LaTex has had a "book" template for years, and true to its purpose as "type-setting sofware" (created by Donald Knuth at Stanford), it creates an absoutely picture perfect document with chapter headings, and eye-pleasing margins and hyphenation. This is all done automatically according to the principles of typography printers have been using for hundreds of years (though of course they can be manually over-riden). All that is required is that you learn a few html-like mark-up commands to format your text.
I've printed one novel with lulu.com and LaTex, and the inner text was easily as good as hard-cover books from the 50s and 60s (which I consider kind of a golden age of printing). The cover though does require some graphic design skill , as I think a professional designer noted above (though lulu.com does have a gallery of about 50 stock covers you can use).
Also, lulu.com was started by Bob Young, founder of Red Hat Linux, because of the terrible experience he had publishing a book through conventional means. I believe lulu.com runs on FOSS software.
I believe lulu.com runs on FOSS software.
I think this is incorrect. Many people (including me) have had unpredictable problems with producing books from pdf files output by tex or pdftex.
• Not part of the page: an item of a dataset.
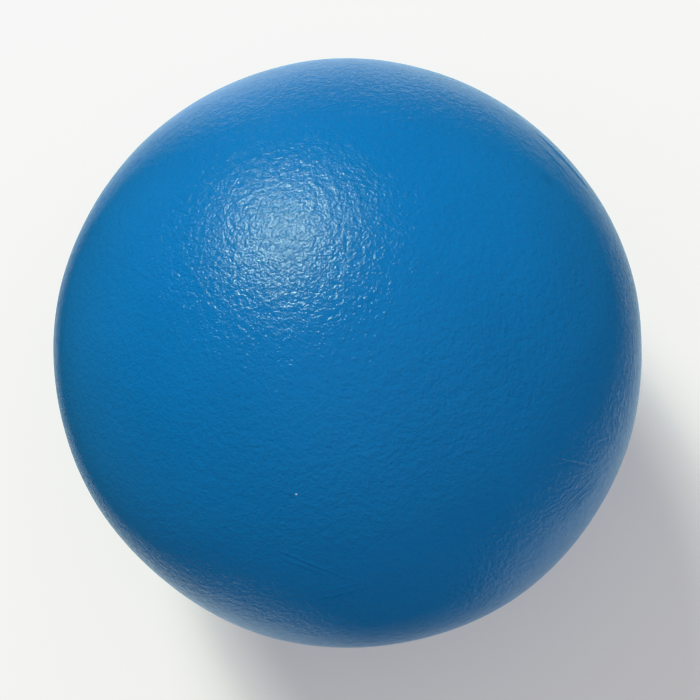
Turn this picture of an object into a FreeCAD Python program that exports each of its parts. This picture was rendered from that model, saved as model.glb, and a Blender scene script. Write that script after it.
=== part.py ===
import FreeCAD, Part
import math
import os

import Sketcher

# Coated foam playground ball. A round core of soft foam sits inside a thin skin of
# rubber-like coating that is sprayed on in passes and bonds to the foam all over.
# The origin is the centre of the ball and +Z is up.

# The driving dimensions: alias, value, what it is. Lengths are in millimetres and
# angles in degrees.
DIMENSIONS = [
    ("ball_diameter", 216.0, "across the outside of the skin, an 8.5 inch ball"),
    ("skin_thickness", 1.2, "the coat once all its passes have cured"),
    ("full_turn", 360.0, "sweep that turns a half disc into a ball"),
]
OUTER_RADIUS = "<<Sizes>>.ball_diameter / 2"
INNER_RADIUS = "<<Sizes>>.ball_diameter / 2 - <<Sizes>>.skin_thickness"

# An exported solid may differ from its formula by this part of its volume.
VOLUME_TOLERANCE = 1e-6


def make_sheet(doc):
    """Write the driving dimensions to a spreadsheet, one row each, with aliases."""
    sheet = doc.addObject("Spreadsheet::Sheet", "Sizes")
    sheet.Label = "Sizes"
    for row, (alias, value, note) in enumerate(DIMENSIONS, start=1):
        sheet.set(f"A{row}", alias)
        sheet.set(f"B{row}", str(value))
        sheet.set(f"C{row}", note)
        sheet.setAlias(f"B{row}", alias)
    doc.recompute()
    return sheet


def origin_plane(body, role):
    """Find one of a body's own origin planes."""
    return next(plane for plane in body.Origin.OriginFeatures if plane.Role == role)


def half_disc(body, name, radius, radius_expression):
    """Sketch the half disc on the +X side of the Z axis that sweeps out a ball."""
    sketch = body.newObject("Sketcher::SketchObject", name)
    sketch.AttachmentSupport = (origin_plane(body, "XZ_Plane"), [""])
    sketch.MapMode = "FlatFace"
    centre = FreeCAD.Vector(0, 0, 0)
    circle = Part.Circle(centre, FreeCAD.Vector(0, 0, 1), radius)
    arc = sketch.addGeometry(Part.ArcOfCircle(circle, -math.pi / 2, math.pi / 2))
    bottom = FreeCAD.Vector(0, -radius, 0)
    top = FreeCAD.Vector(0, radius, 0)
    axis_side = sketch.addGeometry(Part.LineSegment(top, bottom))
    origin, vertical_axis = -1, -2
    start, end, middle = 1, 2, 3
    sketch.addConstraint(Sketcher.Constraint("Coincident", arc, middle, origin, start))
    sketch.addConstraint(Sketcher.Constraint("Coincident", arc, end, axis_side, start))
    sketch.addConstraint(Sketcher.Constraint("Coincident", arc, start, axis_side, end))
    sketch.addConstraint(Sketcher.Constraint("PointOnObject", arc, start, vertical_axis))
    sketch.addConstraint(Sketcher.Constraint("PointOnObject", arc, end, vertical_axis))
    size = sketch.addConstraint(Sketcher.Constraint("Radius", arc, radius))
    sketch.renameConstraint(size, "ball_radius")
    sketch.setExpression("Constraints.ball_radius", radius_expression)
    return sketch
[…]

For people using dvi-flavored tex, the standard advice on the lulu forums seems to be to upload the postscript file, and then lulu's server will run it through Adobe Distiller before they send it to their subcontractors, who produce the book using proprietary RIPs. There may be a lot of OSS running on lulu's servers, but it's not all OSS, and proprietary software is definitely involved at various steps in the process.